Bagikan:

JAKARTA - Menteri Perindustrian (Menperin) Agus Gumiwang Kartasasmita tidak hadir dalam pembahasan kelanjutan Harga Gas Bumi Tertentu (HGBT) di Kementerian Energi dan Sumber Daya Mineral (ESDM) pada Jumat 22 Maret kemarin.

Direktur Jenderal Industri Logam, Mesin, Alat Transportasi dan Elektronika Kementerian Perindustrian (Kemenperin) Taufiek Bawazier menyebut, mulanya Menteri Agus ingin menghadiri rapat tersebut. Namun, dari jadwal semula yang telah disepakati ternyata rapat tersebut dipercepat waktunya.

"Semula (rapat) dijadwalkan dimulai pukul 14.30 WIB. Bapak Menperin (Agus) siap hadir dan Kamis malam sempat diberitahukan dimajukan menjadi jam 13.30 WIB, beliau juga siap hadir," kata Taufiek dalam keterangan tertulis, Sabtu, 23 Maret.

"Namun, tiba-tiba pada Jumat pagi, secara sepihak Kementerian ESDM mengubah jadwal rapat menjadi pukul 10.00 WIB. Di waktu yang sama, Menperin sudah mempunyai agenda melantik 11 pejabat di Kemenperin," sambungnya.

Dengan demikian, Agus pun menginstruksikan Taufiek untuk menjadi perwakilan dalam agenda rapat bersama Menteri ESDM, Menteri Keuangan dan Kepala SKK Migas Dwi Soetjipto tersebut.

"Sehingga dengan berat hati menugaskan pejabat level eselon 1 untuk menghadiri rapat yang diubah dadakan jadwalnya," ucap Taufiek.

Dalam agenda pertemuan tersebut, Taufiek mendapatkan pesan dari Agus, agar program HGBT tetap dilanjutkan dan diperluas lagi sektornya.
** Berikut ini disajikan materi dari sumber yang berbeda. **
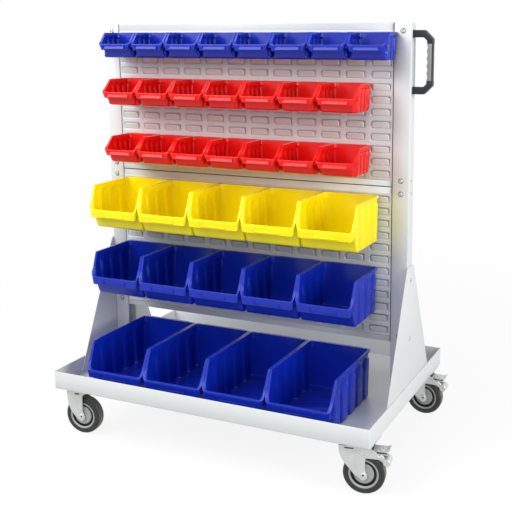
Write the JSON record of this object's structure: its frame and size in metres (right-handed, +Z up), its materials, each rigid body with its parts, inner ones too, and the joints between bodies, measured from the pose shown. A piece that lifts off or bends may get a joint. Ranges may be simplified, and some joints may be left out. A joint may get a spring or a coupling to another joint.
{
  "type": "mobile bin cart",
  "caption": "Rolling tray cart with two uprights, louvred panels, hanging and standing open-fronted storage bins, a side push handle and swivel casters.",
  "frame": {"origin": "on the floor under the middle of the overall length and depth", "axes": "+Z up, -Y is the side that the bins face, +X towards the push handle"},
  "size_m": [1.0728, 0.66, 1.2435],
  "materials": {
    "frame_grey": "pale grey powder coat",
    "bin_blue": "semi-gloss moulded plastic",
    "bin_red": "semi-gloss moulded plastic",
    "bin_yellow": "semi-gloss moulded plastic",
    "handle_black": "satin moulded plastic",
    "grip_grey": "matt soft plastic",
    "caster_zinc": "bright zinc plate",
    "wheel_rubber": "matt rubber tread on a plastic wheel"
  },
  "bodies": {
    "cart": {"base_tray": "frame_grey", "upright_left": "frame_grey", "upright_right": "frame_grey", "panel_upper": "frame_grey", "panel_lower": "frame_grey", "panel_rear": "frame_grey", "gusset_left": "frame_grey", "gusset_right": "frame_grey", "handle_body": "handle_black", "handle_grip": "grip_grey", "caster_plate_front_left": "caster_zinc", "caster_plate_rear_left": "caster_zinc", "caster_plate_front_right": "caster_zinc", "caster_plate_rear_right": "caster_zinc"},
    "bin_small_blue_1": {"bin_small_blue_1": "bin_blue"},
    "bin_small_blue_2": {"bin_small_blue_2": "bin_blue"},
    "bin_small_blue_3": {"bin_small_blue_3": "bin_blue"},
    "bin_small_blue_4": {"bin_small_blue_4": "bin_blue"},
    "bin_small_blue_5": {"bin_small_blue_5": "bin_blue"},
    "bin_small_blue_6": {"bin_small_blue_6": "bin_blue"},
    "bin_small_blue_7": {"bin_small_blue_7": "bin_blue"},
    "bin_small_blue_8": {"bin_small_blue_8": "bin_blue"},
    "bin_red_upper_1": {"bin_red_upper_1": "bin_red"},
    "bin_red_upper_2": {"bin_red_upper_2": "bin_red"},
    "bin_red_upper_3": {"bin_red_upper_3": "bin_red"},
    "bin_red_upper_4": {"bin_red_upper_4": "bin_red"},
    "bin_red_upper_5": {"bin_red_upper_5": "bin_red"},
    "bin_red_upper_6": {"bin_red_upper_6": "bin_red"},
    "bin_red_upper_7": {"bin_red_upper_7": "bin_red"},
    "bin_red_lower_1": {"bin_red_lower_1": "bin_red"},
    "bin_red_lower_2": {"bin_red_lower_2": "bin_red"},
    "bin_red_lower_3": {"bin_red_lower_3": "bin_red"},
    "bin_red_lower_4": {"bin_red_lower_4": "bin_red"},
    "bin_red_lower_5": {"bin_red_lower_5": "bin_red"},
    "bin_red_lower_6": {"bin_red_lower_6": "bin_red"},
    "bin_red_lower_7": {"bin_red_lower_7": "bin_red"},
    "bin_yellow_1": {"bin_yellow_1": "bin_yellow"},
    "bin_yellow_2": {"bin_yellow_2": "bin_yellow"},
    "bin_yellow_3": {"bin_yellow_3": "bin_yellow"},
    "bin_yellow_4": {"bin_yellow_4": "bin_yellow"},
    "bin_yellow_5": {"bin_yellow_5": "bin_yellow"},
    "bin_blue_1": {"bin_blue_1": "bin_blue"},
    "bin_blue_2": {"bin_blue_2": "bin_blue"},
    "bin_blue_3": {"bin_blue_3": "bin_blue"},
    "bin_blue_4": {"bin_blue_4": "bin_blue"},
    "bin_blue_5": {"bin_blue_5": "bin_blue"},
    "bin_large_blue_1": {"bin_large_blue_1": "bin_blue"},
    "bin_large_blue_2": {"bin_large_blue_2": "bin_blue"},
    "bin_large_blue_3": {"bin_large_blue_3": "bin_blue"},
    "bin_large_blue_4": {"bin_large_blue_4": "bin_blue"},
    "caster_fork_front_left": {"caster_fork_front_left": "caster_zinc"},
    "caster_wheel_front_left": {"caster_wheel_front_left": "wheel_rubber"},
    "caster_fork_rear_left": {"caster_fork_rear_left": "caster_zinc"},
    "caster_wheel_rear_left": {"caster_wheel_rear_left": "wheel_rubber"},
    "caster_fork_front_right": {"caster_fork_front_right": "caster_zinc"},
    "caster_wheel_front_right": {"caster_wheel_front_right": "wheel_rubber"},
    "brake_pedal_front_right": {"brake_pedal_front_right": "caster_zinc"},
    "caster_fork_rear_right": {"caster_fork_rear_right": "caster_zinc"},
    "caster_wheel_rear_right": {"caster_wheel_rear_right": "wheel_rubber"},
    "brake_pedal_rear_right": {"brake_pedal_rear_right": "caster_zinc"}
  },
  "joints": [
    {"name": "bin_small_blue_1_lift", "type": "slide", "parent": "cart", "child": "bin_small_blue_1", "axis": [0, 0, 1], "range_m": [0, 0.014]},
    {"name": "bin_small_blue_2_lift", "type": "slide", "parent": "cart", "child": "bin_small_blue_2", "axis": [0, 0, 1], "range_m": [0, 0.014]},
    {"name": "bin_small_blue_3_lift", "type": "slide", "parent": "cart", "child": "bin_small_blue_3", "axis": [0, 0, 1], "range_m": [0, 0.014]},
    {"name": "bin_small_blue_4_lift", "type": "slide", "parent": "cart", "child": "bin_small_blue_4", "axis": [0, 0, 1], "range_m": [0, 0.014]},
    {"name": "bin_small_blue_5_lift", "type": "slide", "parent": "cart", "child": "bin_small_blue_5", "axis": [0, 0, 1], "range_m": [0, 0.014]},
    {"name": "bin_small_blue_6_lift", "type": "slide", "parent": "cart", "child": "bin_small_blue_6", "axis": [0, 0, 1], "range_m": [0, 0.014]},
    {"name": "bin_small_blue_7_lift", "type": "slide", "parent": "cart", "child": "bin_small_blue_7", "axis": [0, 0, 1], "range_m": [0, 0.014]},
    {"name": "bin_small_blue_8_lift", "type": "slide", "parent": "cart", "child": "bin_small_blue_8", "axis": [0, 0, 1], "range_m": [0, 0.014]},
    {"name": "bin_red_upper_1_lift", "type": "slide", "parent": "cart", "child": "bin_red_upper_1", "axis": [0, 0, 1], "range_m": [0, 0.014]},
    {"name": "bin_red_upper_2_lift", "type": "slide", "parent": "cart", "child": "bin_red_upper_2", "axis": [0, 0, 1], "range_m": [0, 0.014]},
    {"name": "bin_red_upper_3_lift", "type": "slide", "parent": "cart", "child": "bin_red_upper_3", "axis": [0, 0, 1], "range_m": [0, 0.014]},
    {"name": "bin_red_upper_4_lift", "type": "slide", "parent": "cart", "child": "bin_red_upper_4", "axis": [0, 0, 1], "range_m": [0, 0.014]},
    {"name": "bin_red_upper_5_lift", "type": "slide", "parent": "cart", "child": "bin_red_upper_5", "axis": [0, 0, 1], "range_m": [0, 0.014]},
    {"name": "bin_red_upper_6_lift", "type": "slide", "parent": "cart", "child": "bin_red_upper_6", "axis": [0, 0, 1], "range_m": [0, 0.014]},
    {"name": "bin_red_upper_7_lift", "type": "slide", "parent": "cart", "child": "bin_red_upper_7", "axis": [0, 0, 1], "range_m": [0, 0.014]},
    {"name": "bin_red_lower_1_lift", "type": "slide", "parent": "cart", "child": "bin_red_lower_1", "axis": [0, 0, 1], "range_m": [0, 0.014]},
    {"name": "bin_red_lower_2_lift", "type": "slide", "parent": "cart", "child": "bin_red_lower_2", "axis": [0, 0, 1], "range_m": [0, 0.014]},
    {"name": "bin_red_lower_3_lift", "type": "slide", "parent": "cart", "child": "bin_red_lower_3", "axis": [0, 0, 1], "range_m": [0, 0.014]},
    {"name": "bin_red_lower_4_lift", "type": "slide", "parent": "cart", "child": "bin_red_lower_4", "axis": [0, 0, 1], "range_m": [0, 0.014]},
    {"name": "bin_red_lower_5_lift", "type": "slide", "parent": "cart", "child": "bin_red_lower_5", "axis": [0, 0, 1], "range_m": [0, 0.014]},
    {"name": "bin_red_lower_6_lift", "type": "slide", "parent": "cart", "child": "bin_red_lower_6", "axis": [0, 0, 1], "range_m": [0, 0.014]},
    {"name": "bin_red_lower_7_lift", "type": "slide", "parent": "cart", "child": "bin_red_lower_7", "axis": [0, 0, 1], "range_m": [0, 0.014]},
    {"name": "bin_yellow_1_lift", "type": "slide", "parent": "cart", "child": "bin_yellow_1", "axis": [0, 0, 1], "range_m": [0, 0.014]},
    {"name": "bin_yellow_2_lift", "type": "slide", "parent": "cart", "child": "bin_yellow_2", "axis": [0, 0, 1], "range_m": [0, 0.014]},
    {"name": "bin_yellow_3_lift", "type": "slide", "parent": "cart", "child": "bin_yellow_3", "axis": [0, 0, 1], "range_m": [0, 0.014]},
    {"name": "bin_yellow_4_lift", "type": "slide", "parent": "cart", "child": "bin_yellow_4", "axis": [0, 0, 1], "range_m": [0, 0.014]},
    {"name": "bin_yellow_5_lift", "type": "slide", "parent": "cart", "child": "bin_yellow_5", "axis": [0, 0, 1], "range_m": [0, 0.014]},
    {"name": "bin_blue_1_lift", "type": "slide", "parent": "cart", "child": "bin_blue_1", "axis": [0, 0, 1], "range_m": [0, 0.014]},
    {"name": "bin_blue_2_lift", "type": "slide", "parent": "cart", "child": "bin_blue_2", "axis": [0, 0, 1], "range_m": [0, 0.014]},
    {"name": "bin_blue_3_lift", "type": "slide", "parent": "cart", "child": "bin_blue_3", "axis": [0, 0, 1], "range_m": [0, 0.014]},
    {"name": "bin_blue_4_lift", "type": "slide", "parent": "cart", "child": "bin_blue_4", "axis": [0, 0, 1], "range_m": [0, 0.014]},
    {"name": "bin_blue_5_lift", "type": "slide", "parent": "cart", "child": "bin_blue_5", "axis": [0, 0, 1], "range_m": [0, 0.014]},
    {"name": "bin_large_blue_1_lift", "type": "slide", "parent": "cart", "child": "bin_large_blue_1", "axis": [0, 0, 1], "range_m": [0, 0.03]},
    {"name": "bin_large_blue_2_lift", "type": "slide", "parent": "cart", "child": "bin_large_blue_2", "axis": [0, 0, 1], "range_m": [0, 0.03]},
    {"name": "bin_large_blue_3_lift", "type": "slide", "parent": "cart", "child": "bin_large_blue_3", "axis": [0, 0, 1], "range_m": [0, 0.03]},
    {"name": "bin_large_blue_4_lift", "type": "slide", "parent": "cart", "child": "bin_large_blue_4", "axis": [0, 0, 1], "range_m": [0, 0.03]},
    {"name": "swivel_front_left", "type": "hinge", "parent": "cart", "child": "caster_fork_front_left", "pos_m": [-0.4869, -0.277, 0.1505], "axis": [0, 0, 1], "continuous": true},
    {"name": "wheel_spin_front_left", "type": "hinge", "parent": "caster_fork_front_left", "child": "caster_wheel_front_left", "pos_m": [-0.47099, -0.27533, 0.058], "axis": [-0.1045, 0.9945, 0], "continuous": true},
    {"name": "swivel_rear_left", "type": "hinge", "parent": "cart", "child": "caster_fork_rear_left", "pos_m": [-0.4869, 0.277, 0.1505], "axis": [0, 0, 1], "continuous": true},
    {"name": "wheel_spin_rear_left", "type": "hinge", "parent": "caster_fork_rear_left", "child": "caster_wheel_rear_left", "pos_m": [-0.47099, 0.27867, 0.058], "axis": [-0.1045, 0.9945, 0], "continuous": true},
    {"name": "swivel_front_right", "type": "hinge", "parent": "cart", "child": "caster_fork_front_right", "pos_m": [0.4341, -0.277, 0.1505], "axis": [0, 0, 1], "continuous": true},
    {"name": "wheel_spin_front_right", "type": "hinge", "parent": "caster_fork_front_right", "child": "caster_wheel_front_right", "pos_m": [0.44986, -0.27422, 0.058], "axis": [-0.1736, 0.9848, 0], "continuous": true},
    {"name": "brake_press_front_right", "type": "hinge", "parent": "caster_fork_front_right", "child": "brake_pedal_front_right", "pos_m": [0.48728, -0.26762, 0.1135], "axis": [-0.1736, 0.9848, 0], "range_deg": [0, 8]},
    {"name": "swivel_rear_right", "type": "hinge", "parent": "cart", "child": "caster_fork_rear_right", "pos_m": [0.4341, 0.277, 0.1505], "axis": [0, 0, 1], "continuous": true},
    {"name": "wheel_spin_rear_right", "type": "hinge", "parent": "caster_fork_rear_right", "child": "caster_wheel_rear_right", "pos_m": [0.4501, 0.277, 0.058], "axis": [0, 1, 0], "continuous": true},
    {"name": "brake_press_rear_right", "type": "hinge", "parent": "caster_fork_rear_right", "child": "brake_pedal_rear_right", "pos_m": [0.4881, 0.277, 0.1135], "axis": [0, 1, 0], "range_deg": [0, 8]}
  ]
}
"Kami juga meminta agar program HGBT sesuai Peraturan Presiden Jokowi dilanjutkan bahkan diperluas dengan prinsip no one left behind. Bukan hanya untuk tujuh sektor industri yang saat ini menerima fasilitas," ujarnya.

Sebab, kata dia, total nilai HGBT yang dikeluarkan termasuk untuk listrik selama 2021-2023 sebesar Rp51,04 triliun. Sedangkan, nilai tambahnya bagi perekonomian nasional mencapai sebesar Rp157,20 triliun atau meningkat hampir tiga kali lipat. 

"Artinya, manfaat dan multiplier effect-nya sangat besar bagi ekspor, pendapatan pajak, pengurangan subsidi pupuk dan investasi," tegas Taufiek.

Dijelaskan, jika HGBT ditiadakan atau tidak diperpanjang, nantinya bakal ada opportunity lost bagi industri yang berujung perekonomian akan merosot dan menurun tiga kali lipat. 

"Hal ini juga menyebabkan produk kami menjadi tidak kompetitif, yang dapat berakibat pada penutupan pabrik serta PHK," tutur dia. 

Taufiek juga mengingatkan, industri butuh gas murah baik sebagai energi dan feedstock.

"Pelaku industri juga memperoleh gas dengan membeli, bukan gratis. Dari perspektif ini, jelas pemerintah harus hadir," katanya.

Menurut Taufiek, kepastian industri mendapatkan gas murah menjadi prioritas.

Karenanya bila memang Kementerian ESDM, Kementerian Keuangan, termasuk SKK Migas menyatakan tidak sanggup meneruskan program HGBT, Kemenperin meminta opsi atau rencana lainnya untuk dibuka keran impor gas dari negara-negara Teluk dengan harga yang bisa menyentuh 3 dolar AS per MMBTU untuk kebutuhan kawasan industri yang berorientasi ekspor dan subtitusi impor.

"Ini tentunya bisa mencapai enam kali lipat nilai tambah yang didapat dari HGBT gas domestik. Sehingga, dapat mendukung industri nasional untuk menjadi tangguh dan kuat serta berdaya saing di tingkat Asean dan global," pungkasnya.